On ne saurait nier le fait que le stockage flash est particulièrement bien adapté à des applications qui exigent hautes performances et vitesses élevées. Parallèlement, le chiffre d’affaires généré par les ventes de dispositifs flash et de baies all-flash augmente. Mais cela ne se produit pas au détriment des disques durs.
Avec l’essor du cloud et de l’IA, on constate que les opérateurs de centres de données, eux non plus, ne peuvent plus se passer des disques durs qui stockent la majorité des Eo (exa-octets) de par le monde. Par ailleurs, les analystes s’attendent à ce que l’importance des disques durs ne cesse d’augmenter. Sur le terrain, il n’est pas non plus question de choix exclusif : les disques durs et les dispositifs flash ont toujours travaillé en totale synergie au sein des centres de données.
De toute évidence, les disques durs demeureront des supports essentiels pour le stockage des données.
Mythe n° 1 : le prix des SSD est pratiquement égal à celui des disques durs
Comparés aux SSD, les disques durs offrent un net avantage de coût par To (téraoctet) et demeurent dès lors la pierre angulaire du stockage dans les centres de données.

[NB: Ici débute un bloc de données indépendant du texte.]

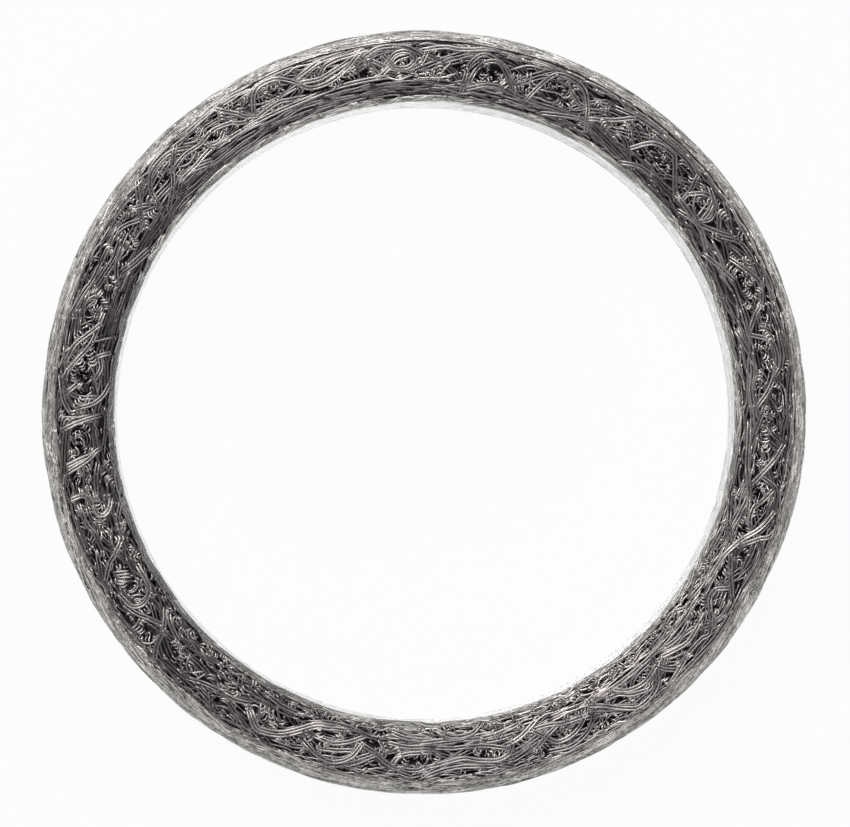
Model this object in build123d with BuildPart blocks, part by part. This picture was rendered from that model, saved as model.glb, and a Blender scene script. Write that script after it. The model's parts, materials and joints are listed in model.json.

Des études effectuées par IDC, TRENDFOCUS et Forward confirment par ailleurs que les disques durs demeurent la solution la plus économique pour la majorité des tâches professionnelles.
La différence de prix par To entre SSD et disques durs pour entreprises devrait continuer de se situer aux alentours de 6:1 au moins jusqu’en 2027. La différence est la plus flagrante dans les centres de données où les coûts d’acquisition des équipements, mais également les prix de l’énergie, des connexions réseau et de la puissance de calcul penchent fortement en faveur du coût total de possession des disques durs.
Mythe n° 2 : les stocks NAND peuvent remplacer le volume total de disques durs
L’idée selon laquelle le secteur des mémoires NAND serait en mesure de remplacer le volume total de disques durs est non seulement optimiste, mais serait aussi tout simplement impossible à concrétiser d’un point de vue financier et logistique. Selon le rapport NAND Market Monitor publié au quatrième trimestre 2023, l’ensemble du secteur NAND a produit 3,1 Zo (zeta-octets) de données entre 2015 et 2023, devant pour ce faire investir la somme vertigineuse de 208 milliards de dollars en CapEx — soit environ 47% du chiffre d’affaires total généré.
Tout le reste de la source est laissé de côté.